Cyclical motion is also the fundamental nature of time in Hindu cosmology, structured around creation, preservation and destruction. There are references to these concepts in several works, particularly visible in a pair of especially elaborate pots: Creation through Resistance (Eternal Feedback Loop #1) (2026), which depicts the four-headed creator god Brahma; and Destruction through Surrender (Eternal Feedback Loop #2) (2026), which shows his destructive counterpart Shiva. In some ways, these cycles also inform the unpredictable nature of making ceramics, where creation and destruction sit together in uneasy company; yet once the work emerges from the kiln, it becomes preserved forever, as permanent as stone. For Weil, who understood the world as a text with several layers of meaning, apprehending and passing through these meanings “must be work in which the body constantly bears a part.” Orbiting these bodies—lined up in a moment of syzygy—acts almost as a microcosm of this worldly comprehension, connecting bodily consciousness, layered time and spatial presence.

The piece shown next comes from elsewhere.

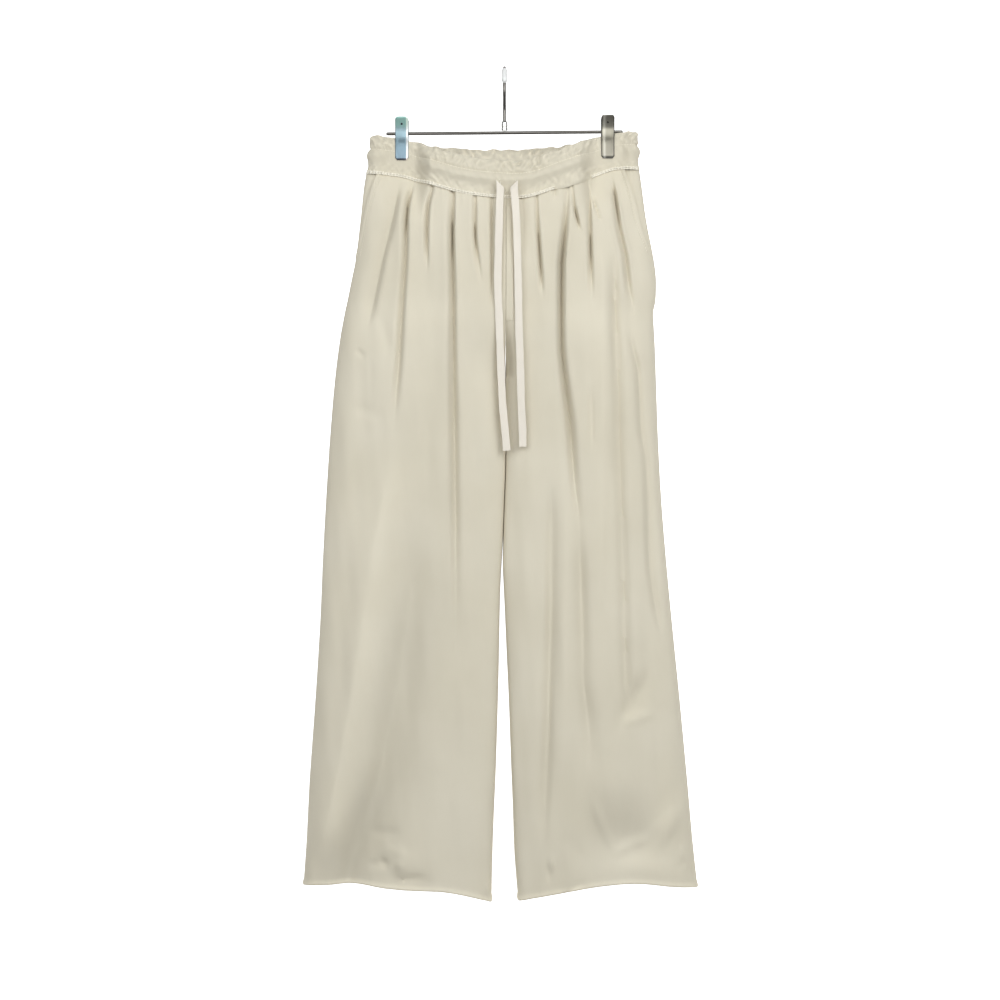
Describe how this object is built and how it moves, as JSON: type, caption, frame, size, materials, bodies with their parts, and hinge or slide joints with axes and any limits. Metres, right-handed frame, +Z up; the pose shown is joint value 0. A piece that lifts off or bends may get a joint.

Morgan is a firm believer in “making something real” in her work, so thinking of her ceramic practice as a method of world-building in this way feels apt. Stoneware, fired to the highest temperatures, is not the usual choice for a decorative ceramicist: it’s unpredictable, and cando strange things to glazes not designed for total incineration. A few years ago, an established ceramic artist told Morgan to not bother with all that, to instead try a midfire clay and reduce the risk of such chaotic outcomes. But her drive to “make something real” triumphed; to sacrifice perfection for the sake of vitrifying into absolute permanence the signs, stories, and ideas that inform the ways in which Morgan takes life in her stride. It is clear the artist has a strong sense of the resistance involved in optimism; these works are vessels that hold the joy of simply being in the world. Morgan’s work is jubilantly egalitarian in its post-national worldliness and hippie spirit, but always reinforced by a persistent sense of cultural specificity.